Can such cooperative endeavors actually work? I submit that they already
have. For example, the international debate on "nuclear Winter"
provides a vivid example of how an international search for hard scientific
facts, and the consequent perception of a common global threat, can lend itself
to non-violent solutions. Hopefully, the ongoing "International Geosphere/Biosphere
Project" of the International Council for Scientific Unions might have a
similar result.
Projects, and even more careers, in environmental restoration must be
generously subsidized by governments -- as weapons projects and military careers
are now. These environmental programs should involve widespread international
interchange and cooperation among researchers and students. In short, with a
degree of determination, creativity and aggressiveness found in wartime
propaganda, we must alert the global population to the common threat. Toward
this end of furthering global knowledge, awareness and communication of the
common threat, and of appropriate collective responses thereto, an international
environmental university and research institute should be established, with
working centers in each continent.
We should declare a global environmental amnesty. Assessing blame for past
assaults on nature (may of them done in ignorance of their harmful effects),
will only drain effort and attention to the daunting tasks ahead. Moreover, the
very science and technology that has led to the fouling of the Earth, might
provide the tools for its restoration.
The violence that we have done to nature threatens violent repercussions upon
this culpable species. Our global response can only be non-violent, since nature
will not respond to our threats, and nor be "defeated" through further
violence upon it. If nature, now severely injured, is ultimately defeated, then
so too shall we be defeated. The task before is that of reconciliation with
nature and repair of it's life-support system. What remains to be seen is
whether or not we can appropriately respond to an historically unique
circumstance, unite before a common impersonal threat that is not a common
"enemy." This must involve a re-evaluation of our received ethical
norms, and a re-structuring of our political and economic institutions. It is a
daunting task, and the outcome is uncertain. What is not uncertain is the
necessity that we face this challenge with intelligence, ingenuity,
determination and courage.
I close with this thought. In the Chinese language, the concept of
"crisis" is written by combining the ideograms for "danger"

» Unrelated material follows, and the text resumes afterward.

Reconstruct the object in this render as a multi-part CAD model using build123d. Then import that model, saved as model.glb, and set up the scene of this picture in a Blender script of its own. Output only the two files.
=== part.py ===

and "opportunity." And in fact, crises can bring out both the best and
the worst in us. In 1933 a global economic emergency brought both Adolph Hitler
and Franklin Roosevelt to power. A war ensued which evoked acts of extreme
barbarism and extreme heroism. While there is no indication how virtue and vice
will balance out in the coming emergency, it is not too early to mobilize our
moral forces to assure to most favorable balance.
While I have suggested an agenda of action in this paper, I am no more
qualified to do so than anyone else in this room. So I will stop at this point,
since, along with the rest of you, I would much prefer a collaborative effort. I
therefore close simply with a re-iteration of my central question: If armed
alliances are formed from a perception among allies of a common external threat
of violence, can effective alliances likewise be formed to take effective non-violent joint action against a common environmental emergency
-- a peril
that is impervious to both to the threat and to the reality of violent action?